Stored data:
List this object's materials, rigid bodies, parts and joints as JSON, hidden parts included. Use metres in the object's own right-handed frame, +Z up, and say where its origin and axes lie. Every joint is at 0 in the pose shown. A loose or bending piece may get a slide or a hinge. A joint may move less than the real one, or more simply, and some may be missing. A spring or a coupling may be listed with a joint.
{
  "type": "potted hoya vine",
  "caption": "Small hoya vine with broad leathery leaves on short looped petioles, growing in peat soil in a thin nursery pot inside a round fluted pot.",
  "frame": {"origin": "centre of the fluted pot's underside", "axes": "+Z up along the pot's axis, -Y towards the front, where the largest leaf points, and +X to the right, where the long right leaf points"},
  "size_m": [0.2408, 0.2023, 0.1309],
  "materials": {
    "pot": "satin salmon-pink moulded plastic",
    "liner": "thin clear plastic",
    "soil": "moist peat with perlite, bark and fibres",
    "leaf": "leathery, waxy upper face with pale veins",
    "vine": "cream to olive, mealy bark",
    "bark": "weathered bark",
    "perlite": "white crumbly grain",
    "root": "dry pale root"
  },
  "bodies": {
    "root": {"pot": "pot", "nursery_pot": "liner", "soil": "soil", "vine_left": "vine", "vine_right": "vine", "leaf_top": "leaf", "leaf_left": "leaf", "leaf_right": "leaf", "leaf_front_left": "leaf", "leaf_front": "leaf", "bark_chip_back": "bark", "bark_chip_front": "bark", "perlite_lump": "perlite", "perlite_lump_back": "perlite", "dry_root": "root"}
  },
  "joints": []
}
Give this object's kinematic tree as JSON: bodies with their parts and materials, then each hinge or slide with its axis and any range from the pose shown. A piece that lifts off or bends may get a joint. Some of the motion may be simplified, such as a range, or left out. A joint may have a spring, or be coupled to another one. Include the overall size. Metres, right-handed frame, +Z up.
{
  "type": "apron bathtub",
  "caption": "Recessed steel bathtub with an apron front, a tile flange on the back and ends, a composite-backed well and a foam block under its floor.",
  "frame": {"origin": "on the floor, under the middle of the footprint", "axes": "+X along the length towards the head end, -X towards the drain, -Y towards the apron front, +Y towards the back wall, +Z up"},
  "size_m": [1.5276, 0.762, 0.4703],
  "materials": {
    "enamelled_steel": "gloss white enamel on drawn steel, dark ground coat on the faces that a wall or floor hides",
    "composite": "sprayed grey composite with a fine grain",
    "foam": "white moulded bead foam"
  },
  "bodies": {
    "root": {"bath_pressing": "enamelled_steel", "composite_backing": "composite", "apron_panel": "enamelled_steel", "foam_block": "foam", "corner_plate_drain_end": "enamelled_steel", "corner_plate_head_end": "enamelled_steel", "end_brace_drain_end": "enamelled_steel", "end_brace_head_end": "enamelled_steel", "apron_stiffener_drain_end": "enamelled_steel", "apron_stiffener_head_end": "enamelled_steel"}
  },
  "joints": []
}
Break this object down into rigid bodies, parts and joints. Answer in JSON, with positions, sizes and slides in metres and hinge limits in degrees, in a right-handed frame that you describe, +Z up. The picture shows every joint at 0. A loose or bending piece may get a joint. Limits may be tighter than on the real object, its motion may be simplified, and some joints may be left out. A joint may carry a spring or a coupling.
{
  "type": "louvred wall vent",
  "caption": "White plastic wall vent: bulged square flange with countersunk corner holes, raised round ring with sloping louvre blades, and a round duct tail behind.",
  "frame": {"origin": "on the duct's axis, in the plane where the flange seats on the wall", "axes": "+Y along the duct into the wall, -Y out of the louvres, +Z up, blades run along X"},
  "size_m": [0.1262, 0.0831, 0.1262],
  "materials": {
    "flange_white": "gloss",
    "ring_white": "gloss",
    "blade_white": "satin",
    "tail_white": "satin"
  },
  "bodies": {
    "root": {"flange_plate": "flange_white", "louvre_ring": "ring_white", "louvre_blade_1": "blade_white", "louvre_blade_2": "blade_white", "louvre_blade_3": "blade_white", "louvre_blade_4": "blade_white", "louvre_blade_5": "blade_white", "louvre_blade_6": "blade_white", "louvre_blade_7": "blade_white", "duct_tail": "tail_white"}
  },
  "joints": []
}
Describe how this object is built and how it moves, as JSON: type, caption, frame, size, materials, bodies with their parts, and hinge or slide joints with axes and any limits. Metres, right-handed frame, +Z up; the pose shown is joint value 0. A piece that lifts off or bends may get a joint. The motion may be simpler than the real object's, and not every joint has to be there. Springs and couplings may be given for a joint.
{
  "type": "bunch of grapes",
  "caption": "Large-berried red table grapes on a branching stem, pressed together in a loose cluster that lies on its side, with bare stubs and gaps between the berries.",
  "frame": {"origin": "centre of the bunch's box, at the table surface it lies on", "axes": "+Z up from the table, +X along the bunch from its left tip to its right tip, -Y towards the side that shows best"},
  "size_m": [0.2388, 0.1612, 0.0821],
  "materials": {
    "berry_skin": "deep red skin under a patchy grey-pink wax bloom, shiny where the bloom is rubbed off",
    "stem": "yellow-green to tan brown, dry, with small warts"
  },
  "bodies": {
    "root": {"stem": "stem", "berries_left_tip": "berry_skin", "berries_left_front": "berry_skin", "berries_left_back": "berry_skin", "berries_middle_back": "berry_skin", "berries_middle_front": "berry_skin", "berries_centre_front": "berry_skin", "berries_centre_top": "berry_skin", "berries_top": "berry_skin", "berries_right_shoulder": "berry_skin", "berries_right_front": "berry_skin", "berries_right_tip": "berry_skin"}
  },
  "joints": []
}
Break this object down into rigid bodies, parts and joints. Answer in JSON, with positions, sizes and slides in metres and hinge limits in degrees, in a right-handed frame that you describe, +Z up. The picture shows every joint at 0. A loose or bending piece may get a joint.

Stated goal:
Your task is to transcribe the material exactly.

Solved exercise:
List this object's materials, rigid bodies, parts and joints as JSON, hidden parts included. Use metres in the object's own right-handed frame, +Z up, and say where its origin and axes lie. Every joint is at 0 in the pose shown. A loose or bending piece may get a slide or a hinge. A joint may move less than the real one, or more simply, and some may be missing. A spring or a coupling may be listed with a joint.
{
  "type": "potted hoya vine",
  "caption": "Small hoya vine with broad leathery leaves on short looped petioles, growing in peat soil in a thin nursery pot inside a round fluted pot.",
  "frame": {"origin": "centre of the fluted pot's underside", "axes": "+Z up along the pot's axis, -Y towards the front, where the largest leaf points, and +X to the right, where the long right leaf points"},
  "size_m": [0.2408, 0.2023, 0.1309],
  "materials": {
    "pot": "satin salmon-pink moulded plastic",
    "liner": "thin clear plastic",
    "soil": "moist peat with perlite, bark and fibres",
    "leaf": "leathery, waxy upper face with pale veins",
    "vine": "cream to olive, mealy bark",
    "bark": "weathered bark",
    "perlite": "white crumbly grain",
    "root": "dry pale root"
  },
  "bodies": {
    "root": {"pot": "pot", "nursery_pot": "liner", "soil": "soil", "vine_left": "vine", "vine_right": "vine", "leaf_top": "leaf", "leaf_left": "leaf", "leaf_right": "leaf", "leaf_front_left": "leaf", "leaf_front": "leaf", "bark_chip_back": "bark", "bark_chip_front": "bark", "perlite_lump": "perlite", "perlite_lump_back": "perlite", "dry_root": "root"}
  },
  "joints": []
}
Give this object's kinematic tree as JSON: bodies with their parts and materials, then each hinge or slide with its axis and any range from the pose shown. A piece that lifts off or bends may get a joint. Some of the motion may be simplified, such as a range, or left out. A joint may have a spring, or be coupled to another one. Include the overall size. Metres, right-handed frame, +Z up.
{
  "type": "apron bathtub",
  "caption": "Recessed steel bathtub with an apron front, a tile flange on the back and ends, a composite-backed well and a foam block under its floor.",
  "frame": {"origin": "on the floor, under the middle of the footprint", "axes": "+X along the length towards the head end, -X towards the drain, -Y towards the apron front, +Y towards the back wall, +Z up"},
  "size_m": [1.5276, 0.762, 0.4703],
  "materials": {
    "enamelled_steel": "gloss white enamel on drawn steel, dark ground coat on the faces that a wall or floor hides",
    "composite": "sprayed grey composite with a fine grain",
    "foam": "white moulded bead foam"
  },
  "bodies": {
    "root": {"bath_pressing": "enamelled_steel", "composite_backing": "composite", "apron_panel": "enamelled_steel", "foam_block": "foam", "corner_plate_drain_end": "enamelled_steel", "corner_plate_head_end": "enamelled_steel", "end_brace_drain_end": "enamelled_steel", "end_brace_head_end": "enamelled_steel", "apron_stiffener_drain_end": "enamelled_steel", "apron_stiffener_head_end": "enamelled_steel"}
  },
  "joints": []
}
Break this object down into rigid bodies, parts and joints. Answer in JSON, with positions, sizes and slides in metres and hinge limits in degrees, in a right-handed frame that you describe, +Z up. The picture shows every joint at 0. A loose or bending piece may get a joint. Limits may be tighter than on the real object, its motion may be simplified, and some joints may be left out. A joint may carry a spring or a coupling.
{
  "type": "louvred wall vent",
  "caption": "White plastic wall vent: bulged square flange with countersunk corner holes, raised round ring with sloping louvre blades, and a round duct tail behind.",
  "frame": {"origin": "on the duct's axis, in the plane where the flange seats on the wall", "axes": "+Y along the duct into the wall, -Y out of the louvres, +Z up, blades run along X"},
  "size_m": [0.1262, 0.0831, 0.1262],
  "materials": {
    "flange_white": "gloss",
    "ring_white": "gloss",
    "blade_white": "satin",
    "tail_white": "satin"
  },
  "bodies": {
    "root": {"flange_plate": "flange_white", "louvre_ring": "ring_white", "louvre_blade_1": "blade_white", "louvre_blade_2": "blade_white", "louvre_blade_3": "blade_white", "louvre_blade_4": "blade_white", "louvre_blade_5": "blade_white", "louvre_blade_6": "blade_white", "louvre_blade_7": "blade_white", "duct_tail": "tail_white"}
  },
  "joints": []
}
Describe how this object is built and how it moves, as JSON: type, caption, frame, size, materials, bodies with their parts, and hinge or slide joints with axes and any limits. Metres, right-handed frame, +Z up; the pose shown is joint value 0. A piece that lifts off or bends may get a joint. The motion may be simpler than the real object's, and not every joint has to be there. Springs and couplings may be given for a joint.
{
  "type": "bunch of grapes",
  "caption": "Large-berried red table grapes on a branching stem, pressed together in a loose cluster that lies on its side, with bare stubs and gaps between the berries.",
  "frame": {"origin": "centre of the bunch's box, at the table surface it lies on", "axes": "+Z up from the table, +X along the bunch from its left tip to its right tip, -Y towards the side that shows best"},
  "size_m": [0.2388, 0.1612, 0.0821],
  "materials": {
    "berry_skin": "deep red skin under a patchy grey-pink wax bloom, shiny where the bloom is rubbed off",
    "stem": "yellow-green to tan brown, dry, with small warts"
  },
  "bodies": {
    "root": {"stem": "stem", "berries_left_tip": "berry_skin", "berries_left_front": "berry_skin", "berries_left_back": "berry_skin", "berries_middle_back": "berry_skin", "berries_middle_front": "berry_skin", "berries_centre_front": "berry_skin", "berries_centre_top": "berry_skin", "berries_top": "berry_skin", "berries_right_shoulder": "berry_skin", "berries_right_front": "berry_skin", "berries_right_tip": "berry_skin"}
  },
  "joints": []
}
Break this object down into rigid bodies, parts and joints. Answer in JSON, with positions, sizes and slides in metres and hinge limits in degrees, in a right-handed frame that you describe, +Z up. The picture shows every joint at 0. A loose or bending piece may get a joint.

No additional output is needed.